Mega proyek tersebut sudah terkatung-katung sejak beberapa tahun. Bukannya menghasilkan untung, perusahaan dengan kode emiten KRAS itu malah buntung.

Erick Thohir melanjutkan, karena masalah tersebut, mitra investor yang sebelumnya ikut patungan menggarap proyek blast furnace pun akhirnya mundur.

“Karena jangan nanti mau berpartner, baru ribut ini korupsi. Akhirnya partner-nya, yang tadinya sudah semangat , berhenti. Apalagi baja kan lagi naik industrinya, dan ada harapan blast furnace ini bisa diperbaiki karena bajanya lagi naik,” lanjut dia.

Erick ingin para direksi dan komisaris pada masa sebelumnya bisa bertanggungjawab dengan kepemimpinan mereka terdahulu, sehingga direksi dan komisaris saat ini bisa terlepas dari beban masa lalu tersebut.

“Ini supaya komisaris, direksi yang sekarang baru, hasil restrukturisasi ini sudah semangat kerjanya, yang tadinya rugi, jadi untung. Mereka juga mesti terlepas, bahwa ini kan kasus lama. Jangan mereka sedang melakukan kegiatan ini, akhirnya menjadi bagian yang tadi bilang misal pembiaran,” ucap dia.

Proyek tersebut sebenarnya sempat diprotes oleh salah satu Komisaris Independen KRAS, Roy Edison, pada pertengahan tahun 2019 lalu. Ia bahkan sampai mengajukan pengunduran diri karena tak tahan dan pandangannya sudah tak sejalan dengan direksi.

Menurut Roy Edison kala itu, harga pokok produksi (HPP) dari proyek blast furnace jauh lebih mahal ketimbang harga pasaran.

Ibarat maju kena mundur kena, dengan perhitungan HPP, perusahaan dipastikan bakal merugi apabila proyek diberhentikan, namun juga sebaliknya perusahaan juga diperkirakan akan semakin merugi apabila blast furnace tetap dilanjutkan.

Kerugian semakin membengkak karena jadwal operasi blast furnace molor dari target awal.

Dikutip dari Tribunnews, 23 Juli 2019, alasan dirinya mundur karena ada yang salah dengan pengelolaan perusahaan. Dia mengatakan bahwa perusahaan itu memiliki utang, bahkan saat dirinya baru bergabung.
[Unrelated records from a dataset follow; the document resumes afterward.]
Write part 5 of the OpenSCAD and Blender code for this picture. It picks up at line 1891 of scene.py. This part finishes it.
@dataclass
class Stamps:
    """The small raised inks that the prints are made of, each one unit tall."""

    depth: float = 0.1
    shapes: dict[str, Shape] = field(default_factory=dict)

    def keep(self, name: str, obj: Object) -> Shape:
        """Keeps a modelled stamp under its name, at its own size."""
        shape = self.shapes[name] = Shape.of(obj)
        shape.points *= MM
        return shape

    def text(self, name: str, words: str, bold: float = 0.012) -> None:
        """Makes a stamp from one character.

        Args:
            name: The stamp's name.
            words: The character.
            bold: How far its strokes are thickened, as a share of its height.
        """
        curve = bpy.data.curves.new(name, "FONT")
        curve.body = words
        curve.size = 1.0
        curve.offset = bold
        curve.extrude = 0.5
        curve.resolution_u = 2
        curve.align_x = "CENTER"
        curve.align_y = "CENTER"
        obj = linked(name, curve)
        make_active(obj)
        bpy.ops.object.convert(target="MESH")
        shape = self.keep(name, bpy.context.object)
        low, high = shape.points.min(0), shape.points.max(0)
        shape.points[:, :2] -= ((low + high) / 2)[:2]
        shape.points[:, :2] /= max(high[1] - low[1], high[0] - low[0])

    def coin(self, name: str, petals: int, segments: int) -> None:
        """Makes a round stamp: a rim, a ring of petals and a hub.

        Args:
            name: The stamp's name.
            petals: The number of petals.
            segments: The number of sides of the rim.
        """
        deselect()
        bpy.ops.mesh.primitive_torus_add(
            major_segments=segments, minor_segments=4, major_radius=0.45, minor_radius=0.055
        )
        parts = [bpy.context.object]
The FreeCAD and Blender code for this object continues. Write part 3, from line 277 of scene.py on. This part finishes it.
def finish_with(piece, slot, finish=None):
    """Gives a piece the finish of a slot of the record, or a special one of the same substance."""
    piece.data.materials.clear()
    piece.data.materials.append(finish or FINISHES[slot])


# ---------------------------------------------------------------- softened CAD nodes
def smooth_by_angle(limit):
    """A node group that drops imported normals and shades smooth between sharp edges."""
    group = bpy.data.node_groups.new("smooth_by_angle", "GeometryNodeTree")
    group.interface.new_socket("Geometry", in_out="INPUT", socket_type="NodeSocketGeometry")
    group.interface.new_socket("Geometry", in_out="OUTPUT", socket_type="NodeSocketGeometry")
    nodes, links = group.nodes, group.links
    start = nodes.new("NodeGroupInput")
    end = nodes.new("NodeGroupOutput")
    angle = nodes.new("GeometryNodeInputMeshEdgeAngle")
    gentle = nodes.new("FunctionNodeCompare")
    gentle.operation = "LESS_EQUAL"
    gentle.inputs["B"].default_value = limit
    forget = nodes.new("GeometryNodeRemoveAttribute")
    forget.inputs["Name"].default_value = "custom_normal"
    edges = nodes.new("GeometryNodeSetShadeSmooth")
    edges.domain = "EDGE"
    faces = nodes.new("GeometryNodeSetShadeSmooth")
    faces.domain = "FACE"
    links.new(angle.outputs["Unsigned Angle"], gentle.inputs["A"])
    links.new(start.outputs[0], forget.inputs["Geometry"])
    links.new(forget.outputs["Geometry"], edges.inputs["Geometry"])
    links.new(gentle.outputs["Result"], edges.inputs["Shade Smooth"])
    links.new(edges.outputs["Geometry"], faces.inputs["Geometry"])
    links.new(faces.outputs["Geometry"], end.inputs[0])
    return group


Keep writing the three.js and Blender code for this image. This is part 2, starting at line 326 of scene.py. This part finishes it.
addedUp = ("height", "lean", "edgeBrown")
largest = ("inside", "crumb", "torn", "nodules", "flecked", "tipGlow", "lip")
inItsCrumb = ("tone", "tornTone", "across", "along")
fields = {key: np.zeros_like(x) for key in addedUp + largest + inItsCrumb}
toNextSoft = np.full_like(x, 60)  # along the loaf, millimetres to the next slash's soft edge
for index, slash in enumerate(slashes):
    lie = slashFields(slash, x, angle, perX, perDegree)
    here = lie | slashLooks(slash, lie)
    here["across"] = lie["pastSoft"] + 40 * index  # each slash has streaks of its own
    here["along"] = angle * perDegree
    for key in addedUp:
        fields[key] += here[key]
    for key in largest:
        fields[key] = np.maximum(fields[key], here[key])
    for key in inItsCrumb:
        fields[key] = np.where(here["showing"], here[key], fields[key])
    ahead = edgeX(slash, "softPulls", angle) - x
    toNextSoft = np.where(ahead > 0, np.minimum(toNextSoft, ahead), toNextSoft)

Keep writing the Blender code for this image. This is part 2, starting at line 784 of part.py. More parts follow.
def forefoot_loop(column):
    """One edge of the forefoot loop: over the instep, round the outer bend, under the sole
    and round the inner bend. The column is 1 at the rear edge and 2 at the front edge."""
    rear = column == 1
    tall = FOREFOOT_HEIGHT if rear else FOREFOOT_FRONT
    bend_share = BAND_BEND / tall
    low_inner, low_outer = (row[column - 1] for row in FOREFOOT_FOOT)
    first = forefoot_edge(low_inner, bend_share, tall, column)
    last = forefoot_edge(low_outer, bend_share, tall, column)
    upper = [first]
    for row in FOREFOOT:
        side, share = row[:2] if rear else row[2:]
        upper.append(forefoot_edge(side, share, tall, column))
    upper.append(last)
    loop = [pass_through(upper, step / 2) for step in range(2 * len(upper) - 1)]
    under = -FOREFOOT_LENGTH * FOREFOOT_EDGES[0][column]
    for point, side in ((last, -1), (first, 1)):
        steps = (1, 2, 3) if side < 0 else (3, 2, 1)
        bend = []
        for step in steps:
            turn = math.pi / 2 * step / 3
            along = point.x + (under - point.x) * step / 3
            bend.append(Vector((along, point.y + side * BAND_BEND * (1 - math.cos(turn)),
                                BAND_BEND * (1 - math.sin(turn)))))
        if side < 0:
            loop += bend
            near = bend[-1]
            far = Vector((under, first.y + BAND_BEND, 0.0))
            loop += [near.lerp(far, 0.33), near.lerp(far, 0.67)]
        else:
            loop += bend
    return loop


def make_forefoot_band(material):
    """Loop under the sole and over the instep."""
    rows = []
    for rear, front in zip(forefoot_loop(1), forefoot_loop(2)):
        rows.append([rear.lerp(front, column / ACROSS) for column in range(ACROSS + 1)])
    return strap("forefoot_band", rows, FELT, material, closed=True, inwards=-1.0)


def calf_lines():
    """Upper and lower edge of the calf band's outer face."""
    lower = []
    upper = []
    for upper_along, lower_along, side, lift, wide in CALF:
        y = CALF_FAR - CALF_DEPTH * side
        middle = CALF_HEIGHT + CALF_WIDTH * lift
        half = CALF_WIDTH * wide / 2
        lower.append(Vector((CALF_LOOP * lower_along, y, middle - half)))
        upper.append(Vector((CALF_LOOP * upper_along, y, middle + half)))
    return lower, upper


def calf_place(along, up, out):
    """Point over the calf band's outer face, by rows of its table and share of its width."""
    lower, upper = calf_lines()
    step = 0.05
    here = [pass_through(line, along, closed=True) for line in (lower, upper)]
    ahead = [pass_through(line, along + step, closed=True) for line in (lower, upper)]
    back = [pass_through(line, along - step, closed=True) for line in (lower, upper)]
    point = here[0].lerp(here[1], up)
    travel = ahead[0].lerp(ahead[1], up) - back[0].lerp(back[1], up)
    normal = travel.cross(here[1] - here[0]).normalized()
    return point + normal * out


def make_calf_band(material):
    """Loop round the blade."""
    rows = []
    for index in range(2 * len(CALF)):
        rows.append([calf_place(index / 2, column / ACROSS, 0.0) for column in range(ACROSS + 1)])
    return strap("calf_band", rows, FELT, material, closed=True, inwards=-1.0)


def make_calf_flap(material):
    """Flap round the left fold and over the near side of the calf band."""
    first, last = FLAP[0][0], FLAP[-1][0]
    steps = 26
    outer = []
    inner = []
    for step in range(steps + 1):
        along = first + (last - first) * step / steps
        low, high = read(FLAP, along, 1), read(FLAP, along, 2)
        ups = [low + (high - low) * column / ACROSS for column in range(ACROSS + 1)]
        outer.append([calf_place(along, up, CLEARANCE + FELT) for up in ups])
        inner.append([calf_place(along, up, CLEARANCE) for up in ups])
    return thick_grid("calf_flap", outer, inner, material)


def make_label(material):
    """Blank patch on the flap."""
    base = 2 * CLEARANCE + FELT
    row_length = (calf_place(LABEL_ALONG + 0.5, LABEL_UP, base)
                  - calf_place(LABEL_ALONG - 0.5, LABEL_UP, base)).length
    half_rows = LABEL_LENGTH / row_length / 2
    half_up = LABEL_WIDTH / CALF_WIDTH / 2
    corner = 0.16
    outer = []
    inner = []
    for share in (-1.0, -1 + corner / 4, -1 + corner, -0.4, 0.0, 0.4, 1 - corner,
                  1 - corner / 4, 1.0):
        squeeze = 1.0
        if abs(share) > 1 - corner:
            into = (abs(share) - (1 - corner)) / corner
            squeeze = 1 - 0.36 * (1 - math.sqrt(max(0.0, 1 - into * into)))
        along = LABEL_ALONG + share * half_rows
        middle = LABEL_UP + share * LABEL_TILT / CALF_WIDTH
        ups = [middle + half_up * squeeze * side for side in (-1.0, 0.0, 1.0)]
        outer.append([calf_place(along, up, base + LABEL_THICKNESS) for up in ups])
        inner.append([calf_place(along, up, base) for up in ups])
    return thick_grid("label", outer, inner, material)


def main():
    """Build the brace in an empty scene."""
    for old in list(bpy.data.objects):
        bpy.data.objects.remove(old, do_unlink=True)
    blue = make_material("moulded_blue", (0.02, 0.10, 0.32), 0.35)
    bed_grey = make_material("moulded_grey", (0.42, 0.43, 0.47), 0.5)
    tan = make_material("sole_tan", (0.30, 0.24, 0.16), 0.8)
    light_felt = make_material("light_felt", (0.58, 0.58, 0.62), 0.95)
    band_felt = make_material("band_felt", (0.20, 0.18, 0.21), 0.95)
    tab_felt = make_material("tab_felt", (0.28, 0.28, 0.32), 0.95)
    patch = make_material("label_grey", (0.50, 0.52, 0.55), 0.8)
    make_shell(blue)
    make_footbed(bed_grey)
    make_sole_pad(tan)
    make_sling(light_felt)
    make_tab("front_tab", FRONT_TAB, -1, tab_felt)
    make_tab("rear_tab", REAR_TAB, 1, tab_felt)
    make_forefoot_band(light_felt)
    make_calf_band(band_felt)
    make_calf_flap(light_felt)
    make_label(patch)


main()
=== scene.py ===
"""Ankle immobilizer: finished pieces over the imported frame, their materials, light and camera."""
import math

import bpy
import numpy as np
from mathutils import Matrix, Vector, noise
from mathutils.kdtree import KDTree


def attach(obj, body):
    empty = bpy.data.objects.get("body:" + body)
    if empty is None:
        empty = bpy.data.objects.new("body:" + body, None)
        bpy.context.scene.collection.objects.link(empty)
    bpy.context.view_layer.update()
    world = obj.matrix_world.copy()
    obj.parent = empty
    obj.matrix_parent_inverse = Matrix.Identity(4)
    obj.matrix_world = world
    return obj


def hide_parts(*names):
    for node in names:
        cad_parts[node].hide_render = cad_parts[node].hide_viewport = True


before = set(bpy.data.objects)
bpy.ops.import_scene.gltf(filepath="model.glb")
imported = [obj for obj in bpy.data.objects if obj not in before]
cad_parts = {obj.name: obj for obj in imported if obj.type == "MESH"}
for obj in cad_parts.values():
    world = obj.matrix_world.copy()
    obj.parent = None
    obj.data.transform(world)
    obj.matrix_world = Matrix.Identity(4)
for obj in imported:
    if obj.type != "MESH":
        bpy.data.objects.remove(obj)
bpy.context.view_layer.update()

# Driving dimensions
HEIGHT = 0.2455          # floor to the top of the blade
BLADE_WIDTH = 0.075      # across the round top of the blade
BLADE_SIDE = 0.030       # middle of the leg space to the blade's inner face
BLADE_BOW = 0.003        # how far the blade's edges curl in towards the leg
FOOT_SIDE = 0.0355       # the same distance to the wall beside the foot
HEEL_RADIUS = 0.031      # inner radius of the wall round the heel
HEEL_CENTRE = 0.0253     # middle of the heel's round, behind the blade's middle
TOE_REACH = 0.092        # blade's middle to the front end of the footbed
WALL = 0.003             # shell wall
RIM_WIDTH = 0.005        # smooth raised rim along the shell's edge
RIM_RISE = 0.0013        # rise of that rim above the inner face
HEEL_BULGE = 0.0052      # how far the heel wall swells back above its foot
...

“Karena saat saya masuk Krakatau Steel, utangnya sudah 3 miliar dollar AS dan kerugiannya sudah (mencapai) Rp 4,2 triliun,” kata Roy saat itu.

Pada akhirnya, ia pun memantapkan diri untuk mengajukan surat pengunduran dirinya kepada Kementerian BUMN yakni pada 11 Juli 2019.

Surat tersebut ditujukan tidak hanya kepada Deputi Bidang Usaha Pertambangan, Industri Strategis dan Media Kementerian BUMN Fajar Harry Sampurno, namun juga kepada Menteri BUMN Rini Soemarno.

Menurutnya, proyek tersebut telah mengalami keterlambatan selama 72 bulan sejak pengoperasiannya saat dirinya mengajukan pengunduran diri.

“Proyeknya juga sudah terlambat 72 bulan,”.kata dia.

Ia bahkan menyebutkan hal lainnya yang dianggap layak untuk dipertimbangkan oleh Kementerian BUMN, karena dapat merugikan negara.

“Proyek ini awalnya tidak sampai Rp 7 triliun dan sekarang over run menjadi kurang lebih Rp 10 triliun, over run budget-nya terlampaui Rp 3 triliun, saya pikir ini bukan angka yang kecil, ini besar,” pungkas Roy.